Presumably Ibn al-Jawzi did have a dog in the fight for the authority to narrate Ibn Hanbal’s life. He lived in a contentious age in the development of Hanbali thought. The question of his day was whether anthropomorphizing God was a greater error than offering allegorical interpretations of the Qurʾan, and unlike many of his contemporaries Ibn al-Jawzi erred on the side of avoiding anthropomorphisms. One might expect this perspective to play itself out in the subtleties of this biography, but neither Cooperson nor the text itself makes this explicit. A word or two in the introduction about Ibn al-Jawzi’s stake in the Hanbalite claim would help non-specialists to understand the finer points of his reading of his school’s founder. Ibn al-Jawzi does insert his comments frequently, but Cooperson is often silent about the direction in which the biographer is thereby pulling the life and character of Ibn Hanbal. Nevertheless, Cooperson’s endnotes make Ibn al-Jawzi’s Ibn Hanbal accessible and ultimately human to non-specialists who might browse this expensive-yet-readable set.

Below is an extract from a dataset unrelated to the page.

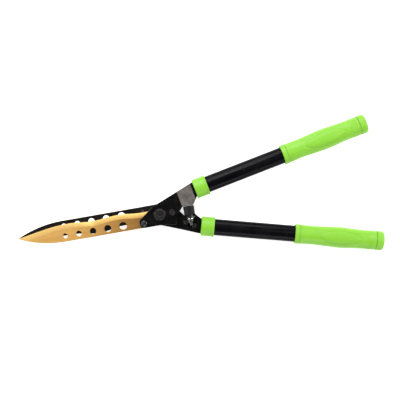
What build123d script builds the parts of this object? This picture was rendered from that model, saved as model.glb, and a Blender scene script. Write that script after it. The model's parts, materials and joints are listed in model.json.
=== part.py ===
from build123d import *
from math import cos, sin, radians, pi
import os

os.makedirs("parts", exist_ok=True)

# Two-handed grass shears, lying flat and closed: blades towards -X, handles towards +X.
# The origin is the centre of the pivot bolt's end face, which rests on the ground, with Z along the pivot.
# The two halves are one design turned over about X: the front half faces +Z and the rear half faces -Z.

# Blades
blade_reach = 229.0  # pivot centre to point
blade_thickness = 3.0
blade_gap = 0.2  # between the two ground inner faces
spine_offset = 16.8  # back of the blade from the centre line
spine_straight = 155.0  # straight back, measured from the pivot
point_slope = (0.99, 0.15)  # direction of the cutting edge at the point
edge_pitch = 79.0  # length of one wave of the cutting edge
edge_waves = 1.5
edge_points = 12  # points that the waves are drawn through
# Each edge's waves: first station from the pivot, mean height over the centre line, rise at that station.
front_wave = (147.0, 9.2, 1.4)
rear_wave = (139.5, 10.2, -2.6)
edge_heel = 8.0  # the ground edge runs on level to here, under the plate
bevel_width = 7.4
bevel_land = 0.8  # thickness left at the cutting edge
tang_half_width = 12.5
tang_round = 8.5  # tang metal round the rivet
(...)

Perhaps this translation’s ultimate contribution to the wider world of scholarship is its exposure of the murky line between biography and hagiography. Modern secular biographies are as subjective as Ibn al-Jawzi’s. The author always has a stake in the characterization of the subject. The facts that Ibn al-Jawzi recuses himself from making anthropomorphism the center of his retelling and that Cooperson translates the work in its entirety mean that we have close access to Ahmad ibn Hanbal through these volumes. At the same time, enough layers of commentary are (sub-)consciously affixed to the language, presentation, and content thereof as to raise one final question. How might redactors, translators, and compilers apply ibn Hanbal’s avoidance of the skepticism of subjective interpretation (manifest in the temptation to selective presentations of primary sources) and learn from his piety-minded fear of imposing one’s druthers on a text?